▸ **Task goal**
Each line that holds the word "from" is to be identified and copied.

▸ **Entries supplied**
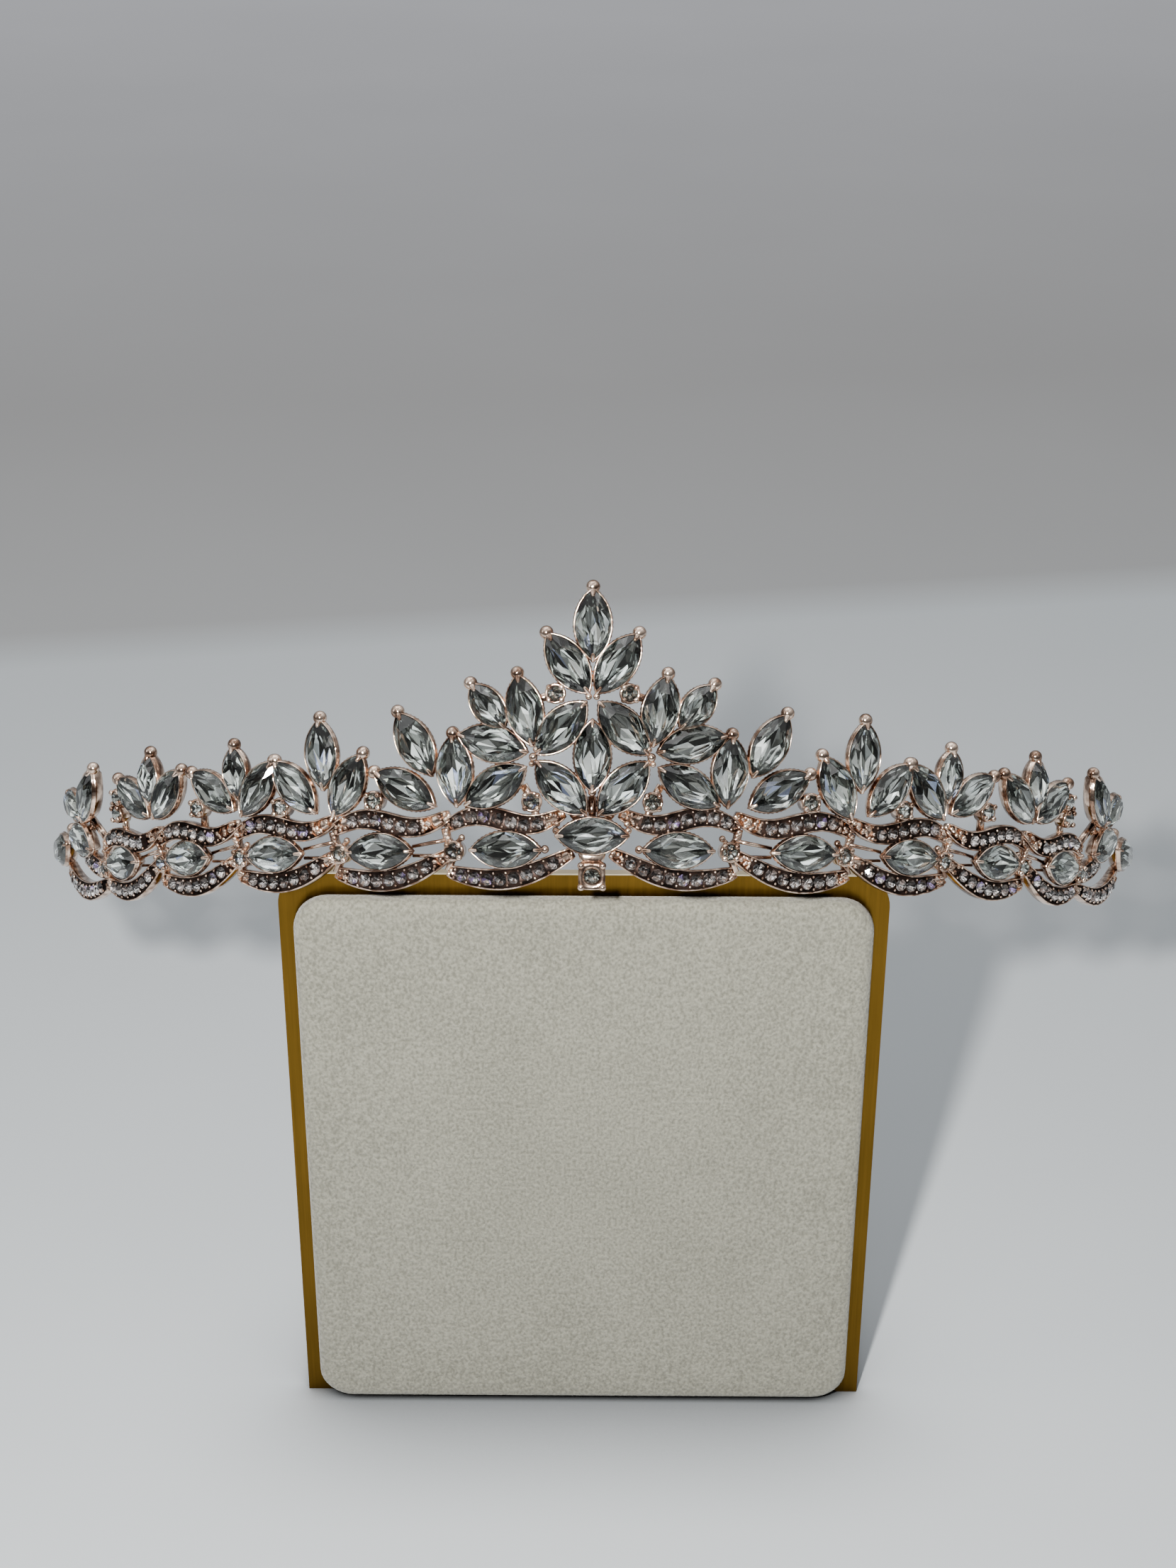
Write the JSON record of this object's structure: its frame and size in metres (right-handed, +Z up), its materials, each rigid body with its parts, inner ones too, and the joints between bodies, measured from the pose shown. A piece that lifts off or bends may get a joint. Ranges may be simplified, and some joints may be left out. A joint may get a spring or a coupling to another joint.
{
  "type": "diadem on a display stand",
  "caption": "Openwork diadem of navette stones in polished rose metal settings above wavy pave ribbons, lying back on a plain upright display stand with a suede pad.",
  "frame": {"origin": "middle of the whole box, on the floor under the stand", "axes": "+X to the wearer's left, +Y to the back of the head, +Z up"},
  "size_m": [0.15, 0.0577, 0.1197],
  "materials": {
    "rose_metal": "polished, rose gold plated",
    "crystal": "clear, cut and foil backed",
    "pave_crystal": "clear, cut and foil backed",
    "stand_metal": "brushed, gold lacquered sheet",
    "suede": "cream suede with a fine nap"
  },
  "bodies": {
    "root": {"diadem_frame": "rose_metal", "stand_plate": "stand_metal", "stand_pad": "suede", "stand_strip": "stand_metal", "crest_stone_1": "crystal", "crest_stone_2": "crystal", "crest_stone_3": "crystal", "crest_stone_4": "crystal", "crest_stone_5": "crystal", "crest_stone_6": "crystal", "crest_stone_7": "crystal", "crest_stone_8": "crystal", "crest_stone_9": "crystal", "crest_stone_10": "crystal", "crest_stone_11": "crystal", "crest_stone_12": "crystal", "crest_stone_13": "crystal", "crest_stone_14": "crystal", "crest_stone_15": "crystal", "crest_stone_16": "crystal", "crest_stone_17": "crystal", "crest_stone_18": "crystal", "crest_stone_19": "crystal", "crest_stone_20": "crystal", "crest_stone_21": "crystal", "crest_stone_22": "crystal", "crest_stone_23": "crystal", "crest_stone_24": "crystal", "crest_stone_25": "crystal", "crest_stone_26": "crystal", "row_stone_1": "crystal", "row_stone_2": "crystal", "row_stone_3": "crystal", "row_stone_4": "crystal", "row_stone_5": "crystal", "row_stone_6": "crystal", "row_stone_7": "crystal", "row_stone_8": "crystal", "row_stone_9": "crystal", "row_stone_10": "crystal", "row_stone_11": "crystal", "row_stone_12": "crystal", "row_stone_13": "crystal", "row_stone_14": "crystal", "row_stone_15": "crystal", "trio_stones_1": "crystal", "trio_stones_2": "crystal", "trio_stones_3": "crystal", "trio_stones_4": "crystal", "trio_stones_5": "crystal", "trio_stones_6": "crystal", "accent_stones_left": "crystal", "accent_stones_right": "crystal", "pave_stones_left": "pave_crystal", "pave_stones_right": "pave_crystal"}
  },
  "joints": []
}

--

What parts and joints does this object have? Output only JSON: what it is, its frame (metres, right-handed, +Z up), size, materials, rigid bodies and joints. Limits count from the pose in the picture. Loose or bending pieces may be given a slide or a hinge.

==

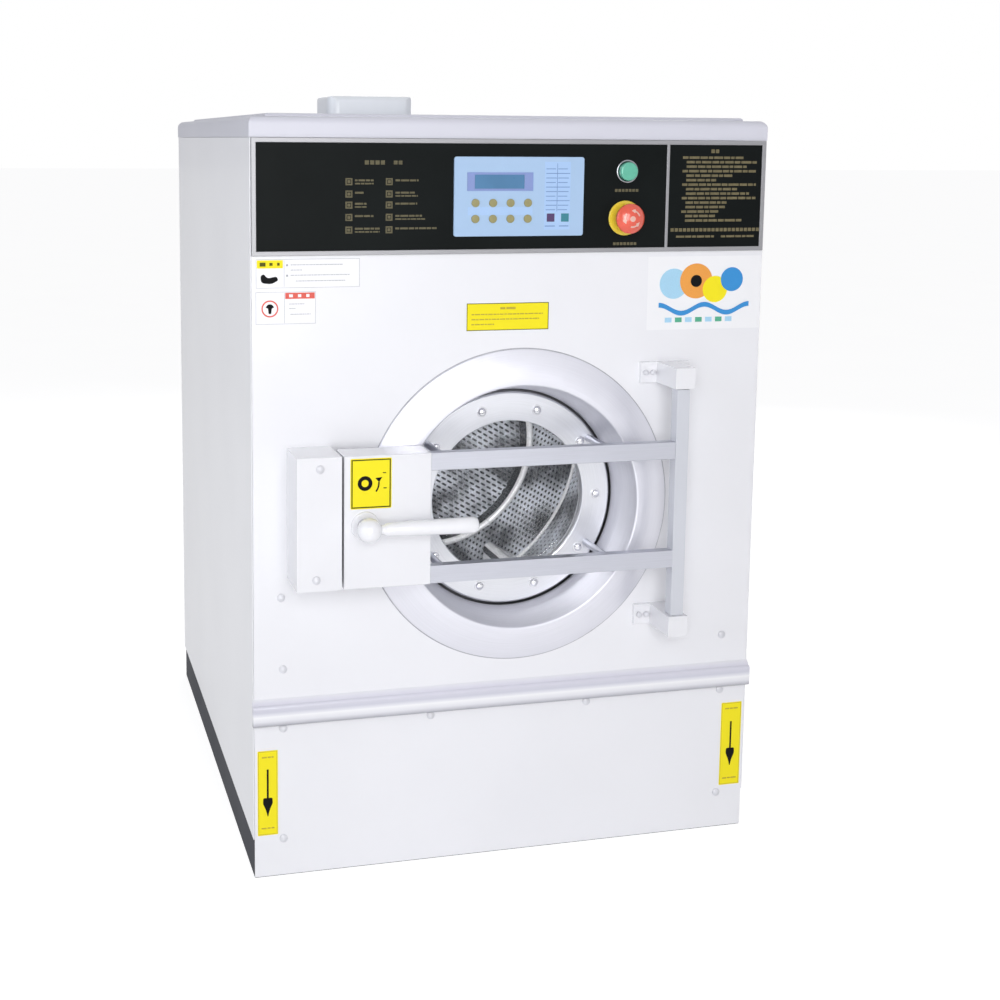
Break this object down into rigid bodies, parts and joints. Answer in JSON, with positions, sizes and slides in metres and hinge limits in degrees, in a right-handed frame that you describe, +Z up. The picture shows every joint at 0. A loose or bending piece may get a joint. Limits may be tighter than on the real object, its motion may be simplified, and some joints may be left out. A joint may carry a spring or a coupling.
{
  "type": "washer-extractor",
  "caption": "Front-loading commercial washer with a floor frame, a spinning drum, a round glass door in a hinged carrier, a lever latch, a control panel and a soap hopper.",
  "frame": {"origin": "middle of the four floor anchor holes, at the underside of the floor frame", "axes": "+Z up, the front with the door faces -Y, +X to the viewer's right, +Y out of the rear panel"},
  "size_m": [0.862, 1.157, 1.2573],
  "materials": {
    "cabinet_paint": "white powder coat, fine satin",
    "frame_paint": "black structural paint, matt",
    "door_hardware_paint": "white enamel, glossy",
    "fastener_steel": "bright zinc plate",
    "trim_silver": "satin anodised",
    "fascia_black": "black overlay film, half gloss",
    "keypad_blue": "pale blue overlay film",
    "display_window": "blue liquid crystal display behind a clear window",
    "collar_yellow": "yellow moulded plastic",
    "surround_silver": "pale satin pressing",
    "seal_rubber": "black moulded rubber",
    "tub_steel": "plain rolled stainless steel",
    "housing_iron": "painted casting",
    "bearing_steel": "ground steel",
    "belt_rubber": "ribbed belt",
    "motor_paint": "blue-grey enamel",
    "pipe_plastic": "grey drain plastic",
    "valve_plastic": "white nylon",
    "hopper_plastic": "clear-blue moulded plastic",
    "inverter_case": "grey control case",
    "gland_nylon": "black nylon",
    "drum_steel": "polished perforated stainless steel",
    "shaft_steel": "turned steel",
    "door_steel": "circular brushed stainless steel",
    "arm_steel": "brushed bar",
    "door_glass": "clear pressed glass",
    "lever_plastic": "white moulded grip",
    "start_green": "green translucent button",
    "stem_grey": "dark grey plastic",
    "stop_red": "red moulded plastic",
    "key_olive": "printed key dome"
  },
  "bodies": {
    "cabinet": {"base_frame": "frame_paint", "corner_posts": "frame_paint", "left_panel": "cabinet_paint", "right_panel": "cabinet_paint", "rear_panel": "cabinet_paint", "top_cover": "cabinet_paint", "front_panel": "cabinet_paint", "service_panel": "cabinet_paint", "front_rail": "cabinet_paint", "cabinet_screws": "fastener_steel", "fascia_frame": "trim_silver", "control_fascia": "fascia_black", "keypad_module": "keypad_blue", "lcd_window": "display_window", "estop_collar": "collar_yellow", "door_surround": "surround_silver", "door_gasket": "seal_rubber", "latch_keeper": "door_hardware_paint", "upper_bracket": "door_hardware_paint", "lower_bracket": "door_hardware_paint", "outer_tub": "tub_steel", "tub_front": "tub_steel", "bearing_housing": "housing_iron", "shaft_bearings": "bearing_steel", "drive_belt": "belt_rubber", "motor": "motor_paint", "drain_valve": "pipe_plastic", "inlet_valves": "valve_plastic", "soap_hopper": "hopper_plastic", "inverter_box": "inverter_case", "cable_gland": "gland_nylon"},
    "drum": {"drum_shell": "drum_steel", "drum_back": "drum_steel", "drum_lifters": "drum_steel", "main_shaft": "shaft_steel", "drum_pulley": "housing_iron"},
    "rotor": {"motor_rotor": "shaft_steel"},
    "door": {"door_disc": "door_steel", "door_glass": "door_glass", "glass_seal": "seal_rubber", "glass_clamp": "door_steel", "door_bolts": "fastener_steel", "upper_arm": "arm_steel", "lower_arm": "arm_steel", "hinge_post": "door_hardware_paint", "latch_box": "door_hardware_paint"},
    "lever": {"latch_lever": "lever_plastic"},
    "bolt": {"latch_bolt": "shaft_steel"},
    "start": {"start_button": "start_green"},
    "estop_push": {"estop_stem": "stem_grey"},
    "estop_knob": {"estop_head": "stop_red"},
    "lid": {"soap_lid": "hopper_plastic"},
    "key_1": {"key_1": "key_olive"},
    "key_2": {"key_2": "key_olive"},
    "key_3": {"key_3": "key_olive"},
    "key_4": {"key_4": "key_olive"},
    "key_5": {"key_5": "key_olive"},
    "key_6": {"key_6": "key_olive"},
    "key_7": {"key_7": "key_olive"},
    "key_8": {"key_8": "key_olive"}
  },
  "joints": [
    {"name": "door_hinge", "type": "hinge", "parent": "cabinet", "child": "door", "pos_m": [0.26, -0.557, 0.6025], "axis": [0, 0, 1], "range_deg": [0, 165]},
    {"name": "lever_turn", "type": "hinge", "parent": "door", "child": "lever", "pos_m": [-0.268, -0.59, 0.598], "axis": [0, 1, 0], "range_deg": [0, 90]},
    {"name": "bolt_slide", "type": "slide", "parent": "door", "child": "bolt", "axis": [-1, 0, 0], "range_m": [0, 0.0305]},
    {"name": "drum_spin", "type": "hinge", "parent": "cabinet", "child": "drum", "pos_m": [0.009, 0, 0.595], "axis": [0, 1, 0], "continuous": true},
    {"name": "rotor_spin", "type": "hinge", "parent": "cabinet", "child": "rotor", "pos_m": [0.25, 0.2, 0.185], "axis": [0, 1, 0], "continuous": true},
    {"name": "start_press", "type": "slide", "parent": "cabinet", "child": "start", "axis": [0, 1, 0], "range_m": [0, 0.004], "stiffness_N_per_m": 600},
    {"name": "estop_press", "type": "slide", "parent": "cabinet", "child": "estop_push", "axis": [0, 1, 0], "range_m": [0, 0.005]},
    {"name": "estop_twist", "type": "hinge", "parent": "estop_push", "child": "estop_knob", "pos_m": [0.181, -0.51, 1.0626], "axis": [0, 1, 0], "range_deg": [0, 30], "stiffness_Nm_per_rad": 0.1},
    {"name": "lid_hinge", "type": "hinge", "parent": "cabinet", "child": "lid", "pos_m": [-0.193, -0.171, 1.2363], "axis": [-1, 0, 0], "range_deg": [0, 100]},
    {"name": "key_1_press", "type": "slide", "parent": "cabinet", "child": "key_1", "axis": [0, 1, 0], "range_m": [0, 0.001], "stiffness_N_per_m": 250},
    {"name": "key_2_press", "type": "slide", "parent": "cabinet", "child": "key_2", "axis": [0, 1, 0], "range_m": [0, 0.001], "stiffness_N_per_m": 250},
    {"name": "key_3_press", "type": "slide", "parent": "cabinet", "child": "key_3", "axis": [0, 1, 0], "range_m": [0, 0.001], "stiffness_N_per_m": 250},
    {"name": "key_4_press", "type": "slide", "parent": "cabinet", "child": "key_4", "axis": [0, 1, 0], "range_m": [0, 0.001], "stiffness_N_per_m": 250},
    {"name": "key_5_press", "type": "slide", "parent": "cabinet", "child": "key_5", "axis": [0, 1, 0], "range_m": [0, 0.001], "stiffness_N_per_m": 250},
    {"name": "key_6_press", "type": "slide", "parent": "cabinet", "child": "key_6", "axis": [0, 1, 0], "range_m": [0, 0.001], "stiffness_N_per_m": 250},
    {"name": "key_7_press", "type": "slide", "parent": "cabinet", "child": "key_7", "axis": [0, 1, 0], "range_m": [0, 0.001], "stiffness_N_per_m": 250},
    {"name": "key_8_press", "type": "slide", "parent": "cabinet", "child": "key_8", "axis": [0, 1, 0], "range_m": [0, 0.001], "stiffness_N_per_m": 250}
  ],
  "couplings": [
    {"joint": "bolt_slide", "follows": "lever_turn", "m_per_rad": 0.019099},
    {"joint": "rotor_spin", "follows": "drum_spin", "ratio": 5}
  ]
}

▸ **Answer to this task**
Write the JSON record of this object's structure: its frame and size in metres (right-handed, +Z up), its materials, each rigid body with its parts, inner ones too, and the joints between bodies, measured from the pose shown. A piece that lifts off or bends may get a joint. Ranges may be simplified, and some joints may be left out. A joint may get a spring or a coupling to another joint.
What parts and joints does this object have? Output only JSON: what it is, its frame (metres, right-handed, +Z up), size, materials, rigid bodies and joints. Limits count from the pose in the picture. Loose or bending pieces may be given a slide or a hinge.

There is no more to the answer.